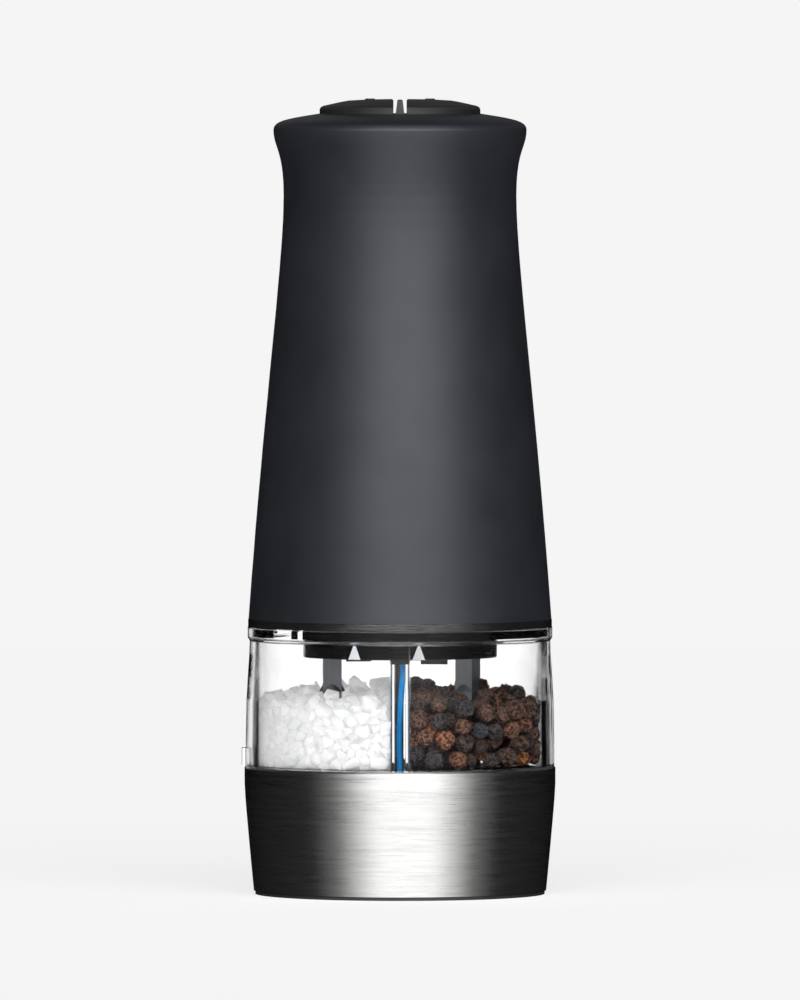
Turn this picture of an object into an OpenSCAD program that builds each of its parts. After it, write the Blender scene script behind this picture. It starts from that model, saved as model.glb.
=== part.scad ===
// Battery-driven salt and pepper mill with two chambers and two push buttons.
// It stands on its foot ring. The origin is the centre of the foot ring on the
// ground plane, +Z is up, salt is on -X and pepper on +X, and the front faces -Y.

/* [Base] */
// Radius of the steel sleeve where it meets the hopper
sleeve_top_r = 38.9; // [38.8:0.1:39.2]
// Radius of the steel sleeve at the foot
sleeve_foot_r = 36.5; // [36.4:0.1:37]
// Thickness of the sheet steel
sleeve_wall = 0.8; // [0.6:0.1:0.8]

/* [Hopper] */
// Radius of the two chambers' outer walls, measured inside
chamber_r = 35.5; // [35:0.1:35.8]
// Half the thickness of the web between the chambers
web_half = 1.85; // [1.8:0.05:2]
// Corner radius of each D-shaped chamber
chamber_corner_r = 0.6; // [0.4:0.1:2]
// Height of the salt over the hopper floor
salt_depth = 20; // [8:1:24]
// Height of the peppercorns over the hopper floor
pepper_depth = 20; // [8:1:24]

/* [Housing] */
// Radius of the housing at its lower rim
housing_foot_r = 37.9; // [37.7:0.1:38.2]
// Radius of the housing at its waist
waist_r = 29.1; // [28.8:0.1:29.6]
// Radius of the housing at its upper lip
lip_r = 31.65; // [31:0.05:32]
// Wall thickness of the housing
housing_wall = 2; // [1.6:0.1:2.1]

/* [Buttons] */
// Radius of the round button pair
button_r = 20.1; // [19.8:0.1:20.2]
// Half the gap between the two buttons
button_gap = 1.65; // [1.6:0.05:2.2]
// Height of the mark on each button
mark_h = 0.3; // [0.2:0.1:0.5]

/* [Grinders] */
// Distance of each grinder's axis from the centre
axis_x = 17; // [16.8:0.1:17]
// Width of the square drive shafts
shaft_w = 4.7; // [4.6:0.1:5]
// Turn of the salt shaft about its axis
salt_turn = 2; // [0:1:45]
// Turn of the pepper shaft about its axis
pepper_turn = 62; // [45:1:90]

/* [Hidden] */
$fn = 96;

// Heights of the main joints between pieces
sleeve_z = 0.9;
sleeve_top_z = 32;
floor_low_z = 30.3;
floor_z = 32.3;
chamber_top_z = 64.2;
boss_z = 58.85;
deck_z = 66.9;
rim_z = 68.7;
waist_z = 174.75;
lip_z = 191;
shoulder_z = 195.1;
ceiling_z = 192.9;

// Base
tube_bore_r = 13;
tube_r = 14.2;
carrier_r = 35.4;
carrier_low_z = 2.8;
carrier_top_z = 30;
carrier_deck = 2;
sleeve_bulge_z = 27;
plate_top_z = 2.7;
base_screw_r = 27;
base_screw_angles = [60, 120, 240, 300];

// Screws shared by the base plate and the motor frame
screw_shank_r = 1.2;
screw_clearance_r = 1.4;
pilot_r = 1.25;
slot_w = 0.6;
slot_long = 3;

// Grinders
burr_low_z = 10;
burr_top_z = 24;
shaft_seat_z = 31;
bearing_r = 3.9;
clip_z = 25;
collar_z = 49.8;

// Channel and contact block in the web between the chambers
channel_half = 1.4;
block_half = 2.1;
block_low_z = 58.7;
block_long = 70.4;
contact_y = 4;
contact_z = 64.5;
blue_wire_r = 0.62;
black_wire_r = 1.05;
wire_sides = 10;
board_low_z = 12;
board_top_z = 13;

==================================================

*SET TASK:* Give an exact copy of all the data shown above.

*EXPECTED ANSWER:*
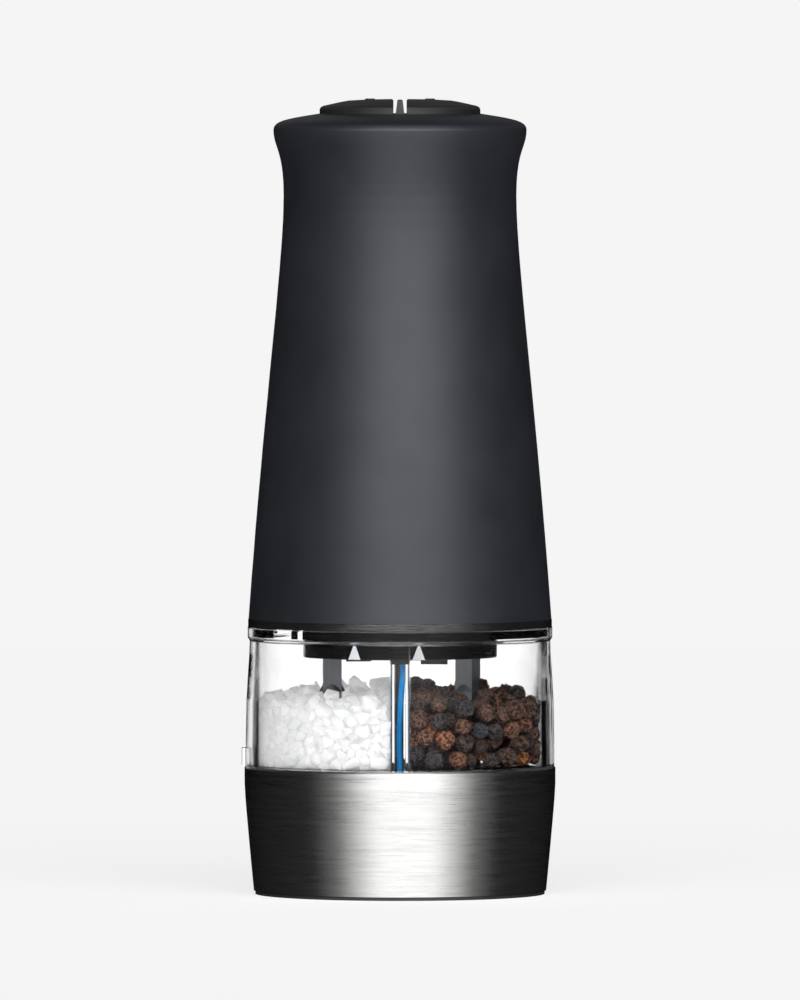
Turn this picture of an object into an OpenSCAD program that builds each of its parts. After it, write the Blender scene script behind this picture. It starts from that model, saved as model.glb.
=== part.scad ===
// Battery-driven salt and pepper mill with two chambers and two push buttons.
// It stands on its foot ring. The origin is the centre of the foot ring on the
// ground plane, +Z is up, salt is on -X and pepper on +X, and the front faces -Y.

/* [Base] */
// Radius of the steel sleeve where it meets the hopper
sleeve_top_r = 38.9; // [38.8:0.1:39.2]
// Radius of the steel sleeve at the foot
sleeve_foot_r = 36.5; // [36.4:0.1:37]
// Thickness of the sheet steel
sleeve_wall = 0.8; // [0.6:0.1:0.8]

/* [Hopper] */
// Radius of the two chambers' outer walls, measured inside
chamber_r = 35.5; // [35:0.1:35.8]
// Half the thickness of the web between the chambers
web_half = 1.85; // [1.8:0.05:2]
// Corner radius of each D-shaped chamber
chamber_corner_r = 0.6; // [0.4:0.1:2]
// Height of the salt over the hopper floor
salt_depth = 20; // [8:1:24]
// Height of the peppercorns over the hopper floor
pepper_depth = 20; // [8:1:24]

/* [Housing] */
// Radius of the housing at its lower rim
housing_foot_r = 37.9; // [37.7:0.1:38.2]
// Radius of the housing at its waist
waist_r = 29.1; // [28.8:0.1:29.6]
// Radius of the housing at its upper lip
lip_r = 31.65; // [31:0.05:32]
// Wall thickness of the housing
housing_wall = 2; // [1.6:0.1:2.1]

/* [Buttons] */
// Radius of the round button pair
button_r = 20.1; // [19.8:0.1:20.2]
// Half the gap between the two buttons
button_gap = 1.65; // [1.6:0.05:2.2]
// Height of the mark on each button
mark_h = 0.3; // [0.2:0.1:0.5]

/* [Grinders] */
// Distance of each grinder's axis from the centre
axis_x = 17; // [16.8:0.1:17]
// Width of the square drive shafts
shaft_w = 4.7; // [4.6:0.1:5]
// Turn of the salt shaft about its axis
salt_turn = 2; // [0:1:45]
// Turn of the pepper shaft about its axis
pepper_turn = 62; // [45:1:90]

/* [Hidden] */
$fn = 96;

// Heights of the main joints between pieces
sleeve_z = 0.9;
sleeve_top_z = 32;
floor_low_z = 30.3;
floor_z = 32.3;
chamber_top_z = 64.2;
boss_z = 58.85;
deck_z = 66.9;
rim_z = 68.7;
waist_z = 174.75;
lip_z = 191;
shoulder_z = 195.1;
ceiling_z = 192.9;

// Base
tube_bore_r = 13;
tube_r = 14.2;
carrier_r = 35.4;
carrier_low_z = 2.8;
carrier_top_z = 30;
carrier_deck = 2;
sleeve_bulge_z = 27;
plate_top_z = 2.7;
base_screw_r = 27;
base_screw_angles = [60, 120, 240, 300];

// Screws shared by the base plate and the motor frame
screw_shank_r = 1.2;
screw_clearance_r = 1.4;
pilot_r = 1.25;
slot_w = 0.6;
slot_long = 3;

// Grinders
burr_low_z = 10;
burr_top_z = 24;
shaft_seat_z = 31;
bearing_r = 3.9;
clip_z = 25;
collar_z = 49.8;

// Channel and contact block in the web between the chambers
channel_half = 1.4;
block_half = 2.1;
block_low_z = 58.7;
block_long = 70.4;
contact_y = 4;
contact_z = 64.5;
blue_wire_r = 0.62;
black_wire_r = 1.05;
wire_sides = 10;
board_low_z = 12;
board_top_z = 13;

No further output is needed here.